Information relating to the Company’s internet address and the Company’s SEC filings may be found on page 83 of the
Company’s Annual Report.

R I S K   F A C T O R S

In addition to the risk factors discussed elsewhere in this report, the Company cautions that the following “Risk Factors”
could affect its actual results in the future.

1. Competition

Competition in the Contract Drilling Business

The contract drilling business is highly competitive. Competition in contract drilling involves such factors as price, rig
availability, efficiency, condition of equipment, reputation, operating safety, and customer relations. Competition is 
primarily on a regional basis and may vary significantly by region at any particular time. Land drilling rigs can be readily
moved from one region to another in response to changes in levels of activity, and an oversupply of rigs in any region
may result, leading to increased price competition.

Although many contracts for drilling services are awarded based solely on price, the Company has been successful in
establishing long-term relationships with certain customers which have allowed the Company to secure drilling work even
though the Company may not have been the lowest bidder for such work. The Company has continued to attempt to 
differentiate its services based upon its engineering design expertise, operational efficiency, and safety and environmental
awareness. This strategy is less effective when lower demand for drilling services intensifies price competition and makes it
more difficult or impossible to compete on any basis other than price. Also, future improvements in operational efficiency
and safety by the Company’s competitors could negatively affect the Company’s ability to differentiate its services.

Competition in the Real Estate Business

The Company has numerous competitors in the multi-tenant leasing business.

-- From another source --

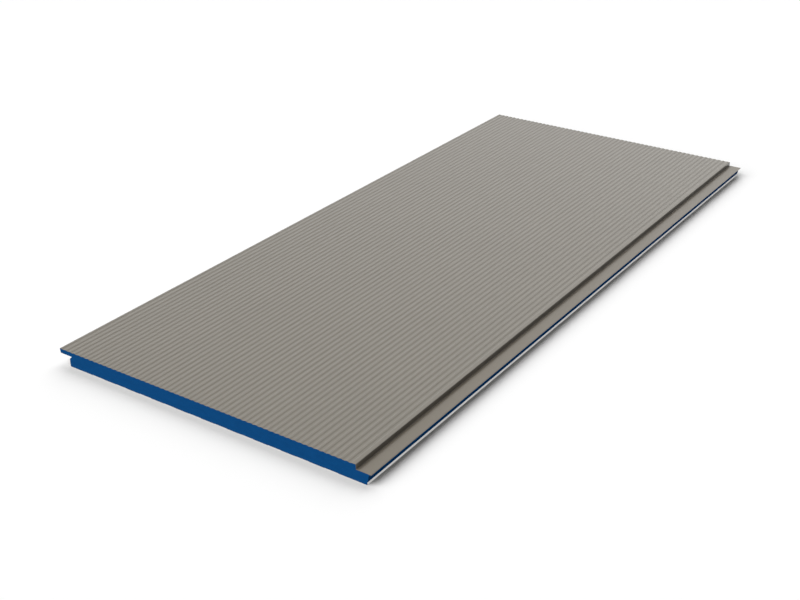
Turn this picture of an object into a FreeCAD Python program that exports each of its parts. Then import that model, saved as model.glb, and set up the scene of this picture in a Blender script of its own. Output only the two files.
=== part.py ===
import FreeCAD, Part
import math
import os

# An insulated sandwich panel for walls, lying with its weather face up. Three bonded pieces run the
# whole length with one constant section: a micro-ribbed steel face, a rigid foam core and a steel
# liner. Millimetres. +Y runs along the panel, +Z out of the weather face; the origin is on the
# ground under the middle of the panel. The nose is on the -X side, the fixing ledge on the +X side.

# Driving dimensions of the whole panel
cover_width = 1150.0       # width that one laid panel covers, nose to nose
panel_length = 2760.0
panel_depth = 53.0         # liner's underside to the crests of the ribs
joint_gap = 2.5            # shadow gap left between a nose and the next panel's riser

# Steel sheets
face_steel = 0.6
liner_steel = 0.5
fold_radius = 1.0          # tight side of the folds along both edges
rib_radius = 0.8           # tight side of the small bends of the ribs and bands

# Micro-ribs of the weather face
groove_count = 57
groove_depth = 1.35
rib_side = 3.0             # run of each sloping side of a rib
rib_crest = 6.9            # flat top between two grooves
nose_margin = 8.5          # plain strip between the nose's edge and the first groove
riser_margin = 13.3        # plain strip between the last groove and the riser's edge

# Nose on the -X edge, which laps over the next panel's ledge
nose_depth = 16.0
nose_lean = 2.0            # how far the nose's tip leans in over its height
nose_return = 22.0         # fold back under the nose
root_clearance = 1.5       # from the covered ledge's edge to the nose's root
root_drop = 4.0            # upright part of the root, above its chamfer
root_chamfer = 5.0         # height of that chamfer
flank_inset = 41.5         # nose's tip to the core's flank below it

# Ledge on the +X edge, which takes the fixings
seat_clearance = 0.2       # between a nose and the ledge under it
riser_lean = 1.0           # how far the riser leans out over its height
ledge_width = 49.5
curl_drop = 2.4            # height of the ledge's rolled edge
curl_return = 7.0          # fold back under the ledge

# Liner
lip_height = 8.5           # upturned edge on both sides
seal_gap = 5.8             # open gap between two liners, left for the seal
band_pitch = 100.0         # shallow lining of the liner's face
band_width = 50.0
band_depth = 0.8
band_side = 3.0
band_margin = 60.0         # plain strip beside each lip

# Worked out from the sizes above
face_width = cover_width - joint_gap
groove_pitch = (face_width - nose_margin - riser_margin + rib_crest) / groove_count
groove_width = groove_pitch - rib_crest
riser_foot = face_width + riser_lean
ledge_edge = riser_foot + ledge_width
ledge_level = panel_depth - nose_depth - seat_clearance
curl_level = ledge_level - curl_drop
nose_level = panel_depth - nose_depth
nose_root = ledge_edge - cover_width + root_clearance
lip_left = flank_inset
lip_right = cover_width + flank_inset - seal_gap


def point(x, z):
    return FreeCAD.Vector(x, 0, z)


def right_of(direction):
    """Unit vector square to a direction in the section plane, on its right-hand side."""
    return FreeCAD.Vector(direction.z, 0, -direction.x)


def bent_line(corners, radii, steel, side):
    """Edges along one side of a folded sheet: side 0 is its outside line, side 1 its inside line.

    corners are the outside line's sharp corners, and radii the bends' tight sides. Both sides
    share their bend centres, so the sheet keeps one thickness. A bend is limited by the shorter
    wall beside it.
    """
    directions = [(end - start).normalize() for start, end in zip(corners, corners[1:])]
    lengths = [(end - start).Length for start, end in zip(corners, corners[1:])]
    offset = side * steel
    edges = []
    pen = corners[0] + right_of(directions[0]) * offset
    for index in range(1, len(corners) - 1):
        before, after = directions[index - 1], directions[index]
        turn = math.atan2(after.x * before.z - after.z * before.x, after.x * before.x + after.z * before.z)
        half_tangent = math.tan(abs(turn) / 2)
        towards_foam = 1 if turn > 0 else -1
        outside_radius = radii[index - 1] + (steel if turn > 0 else 0)
        reach = min(outside_radius * half_tangent, 0.45 * min(lengths[index - 1], lengths[index]))
        arm = towards_foam * reach / half_tangent
        centre = corners[index] - before * reach + right_of(before) * arm
        start = centre - right_of(before) * (arm - offset)
        middle = centre - (right_of(before) + right_of(after)).normalize() * (arm - offset)
        end = centre - right_of(after) * (arm - offset)
        edges.append(Part.LineSegment(pen, start).toShape())
        edges.append(Part.Arc(start, middle, end).toShape())
        pen = end
    edges.append(Part.LineSegment(pen, corners[-1] + right_of(directions[-1]) * offset).toShape())
    return edges


def first_point(edges):
    return edges[0].firstVertex(True).Point


def last_point(edges):
    return edges[-1].lastVertex(True).Point


def run(*corners):
    """Straight edges through a few corners."""
    return [Part.LineSegment(start, end).toShape() for start, end in zip(corners, corners[1:])]


def bar(edges):
    """A closed outline drawn out along the panel."""
    outline = Part.Wire(Part.__sortEdges__(edges))
    solid = Part.Face(outline).extrude(FreeCAD.Vector(0, panel_length, 0))
    solid.translate(FreeCAD.Vector(0, -panel_length / 2, 0))
    return solid


def face_corners():
    """The weather face's outside line, from the fold under the nose to the fold under the ledge."""
    corners = [point(nose_lean + nose_return, nose_level), point(nose_lean, nose_level), point(0, panel_depth)]
    radii = [fold_radius, fold_radius]
    for groove in range(groove_count):
        left = nose_margin + groove * groove_pitch
        right = left + groove_width
        floor = panel_depth - groove_depth
        corners += [point(left, panel_depth), point(left + rib_side, floor),
                    point(right - rib_side, floor), point(right, panel_depth)]
        radii += [rib_radius] * 4
    corners += [point(face_width, panel_depth), point(riser_foot, ledge_level), point(ledge_edge, ledge_level),
                point(ledge_edge, curl_level), point(ledge_edge - curl_return, curl_level)]
    radii += [fold_radius] * 4
    return corners, radii


def liner_corners():
    """The liner's outside line, from the top of the +X lip to the top of the -X lip."""
    corners = [point(lip_right, lip_height), point(lip_right, 0)]
    radii = [fold_radius]
    bands = int((lip_right - lip_left - 2 * band_margin + band_pitch - band_width) // band_pitch)
    right = (lip_left + lip_right + (bands - 1) * band_pitch + band_width) / 2
    for band in range(bands):
        left = right - band_width
        corners += [point(right, 0), point(right - band_side, band_depth),
                    point(left + band_side, band_depth), point(left, 0)]
        radii += [rib_radius] * 4
        right -= band_pitch
    corners += [point(lip_left, 0), point(lip_left, lip_height)]
    radii += [fold_radius]
    return corners, radii


def sheet(corners, radii, steel):
    outside = bent_line(corners, radii, steel, 0)
    inside = bent_line(corners, radii, steel, 1)
    ends = run(first_point(outside), first_point(inside)) + run(last_point(outside), last_point(inside))
    return bar(outside + inside + ends)


def foam_core():
    """Foam that fills the room between both sheets, flush with their free edges."""
    face_line = bent_line(*face_corners(), face_steel, 1)
    liner_line = bent_line(*liner_corners(), liner_steel, 1)
    ledge_flank = run(last_point(face_line),
                      point(ledge_edge - curl_return, curl_level),
                      point(lip_right, lip_height),
                      first_point(liner_line))
    chamfer_top = nose_level - root_drop
    nose_flank = run(last_point(liner_line),
                     point(lip_left, lip_height),
                     point(flank_inset, chamfer_top - root_chamfer),
                     point(nose_root, chamfer_top),
                     point(nose_root, nose_level),
                     point(nose_lean + nose_return, nose_level),
                     first_point(face_line))
    return bar(face_line + ledge_flank + liner_line + nose_flank)


pieces = {
    "outer_face_sheet": sheet(*face_corners(), face_steel),
    "foam_core": foam_core(),
    "inner_liner_sheet": sheet(*liner_corners(), liner_steel),
}

# The section is drawn from the nose's tip, and moved here so that the origin is under its middle
section_middle = (pieces["outer_face_sheet"].BoundBox.XMin + pieces["outer_face_sheet"].BoundBox.XMax) / 2
os.makedirs("parts", exist_ok=True)
for name, solid in pieces.items():
    solid.translate(FreeCAD.Vector(-section_middle, 0, 0))
    solid.exportStep(f"parts/{name}.step")
    box = solid.BoundBox
    print(f"{name}: valid {solid.isValid()}, faces {len(solid.Faces)}, volume {solid.Volume / 1e6:.3f} l, "
          f"x {box.XMin:.2f}..{box.XMax:.2f}, z {box.ZMin:.2f}..{box.ZMax:.2f}")
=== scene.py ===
import math
import bpy
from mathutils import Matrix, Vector


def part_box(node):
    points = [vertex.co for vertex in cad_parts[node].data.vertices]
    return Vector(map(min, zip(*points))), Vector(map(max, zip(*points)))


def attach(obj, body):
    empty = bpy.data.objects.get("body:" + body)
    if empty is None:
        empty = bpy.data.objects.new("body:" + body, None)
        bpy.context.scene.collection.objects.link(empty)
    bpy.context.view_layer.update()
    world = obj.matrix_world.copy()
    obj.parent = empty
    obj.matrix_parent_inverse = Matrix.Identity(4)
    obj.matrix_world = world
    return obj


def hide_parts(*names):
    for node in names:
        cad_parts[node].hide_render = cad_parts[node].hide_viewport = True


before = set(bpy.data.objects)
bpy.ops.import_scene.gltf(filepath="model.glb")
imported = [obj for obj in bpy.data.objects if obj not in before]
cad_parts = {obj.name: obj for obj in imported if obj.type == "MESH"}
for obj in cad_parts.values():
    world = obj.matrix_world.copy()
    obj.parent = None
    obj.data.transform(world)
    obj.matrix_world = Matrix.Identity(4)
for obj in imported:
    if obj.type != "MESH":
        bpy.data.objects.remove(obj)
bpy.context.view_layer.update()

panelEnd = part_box("foam_core")[1].y  # both ends are square cuts, at plus and minus this
print("frame loaded, panel", round(2 * panelEnd, 3), "m long")

touching = 1e-6  # points nearer than this, in metres, are one point
foldAngle = math.radians(28)  # edges that turn by more than this stay crisp
endSlot = 1  # material slot of the two cut ends, where slot 0 is all the rest
facingAlong = 0.9  # Y of a face's normal, from which the face is part of an end


def deselectAll():
    if bpy.context.object and bpy.context.object.mode != "OBJECT":
        bpy.ops.object.mode_set(mode="OBJECT")
    bpy.ops.object.select_all(action="DESELECT")


def pickUp(piece):
    deselectAll()
    piece.select_set(True)
    bpy.context.view_layer.objects.active = piece


def addNode(tree, kind, sockets=None, **settings):
    node = tree.nodes.new(kind)
    for name, value in settings.items():
        setattr(node, name, value)
    for name, value in (sockets or {}).items():
        if isinstance(value, bpy.types.NodeSocket):
            tree.links.new(value, node.inputs[name])
        else:
            node.inputs[name].default_value = value
    return node


def maths(tree, operation, first, second, clamp=False):
    node = addNode(tree, "ShaderNodeMath", {0: first, 1: second}, operation=operation, use_clamp=clamp)
    return node.outputs[0]


def swing(tree, pattern, share):
    # Turns a pattern between 0 and 1 into a weaker one on both sides of 0
    return maths(tree, "MULTIPLY", maths(tree, "SUBTRACT", pattern, 0.5), share)


def spread(tree, value, limits):
    # Turns 0 to 1 into the first to the second limit
    sockets = {"Value": value, "To Min": limits[0], "To Max": limits[1]}
    return addNode(tree, "ShaderNodeMapRange", sockets).outputs["Result"]


def noise(tree, place, perMetre, detail=2.0, roughness=0.5):
    sockets = {"Vector": place, "Scale": perMetre, "Detail": detail, "Roughness": roughness}
    return addNode(tree, "ShaderNodeTexNoise", sockets).outputs["Fac"]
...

The size and financial capacity of these
competitors range from one property sole proprietors to large international corporations. The primary competitive factors
include price, location, and configuration of space. The Company’s competitive position is enhanced by the location of its
properties, its financial capability and the long-term ownership of its properties. However, many competitors have 
financial resources greater than the Company and have more contemporary facilities. Also, current economic conditions
have encouraged prospective tenants to construct owner-occupied buildings rather than lease third party space.

2. Operating Risks

The drilling operations of the Company are subject to the many hazards inherent in the business, including inclement
weather, blowouts and well fires. These hazards could cause personal injury, suspend drilling operations, seriously 
damage or destroy the equipment involved, and cause substantial damage to producing formations and the surrounding
areas. The Company’s offshore platform drilling operations are also subject to potentially greater environmental liability,
adverse sea conditions and platform damage or destruction due to collision with aircraft or marine vessels.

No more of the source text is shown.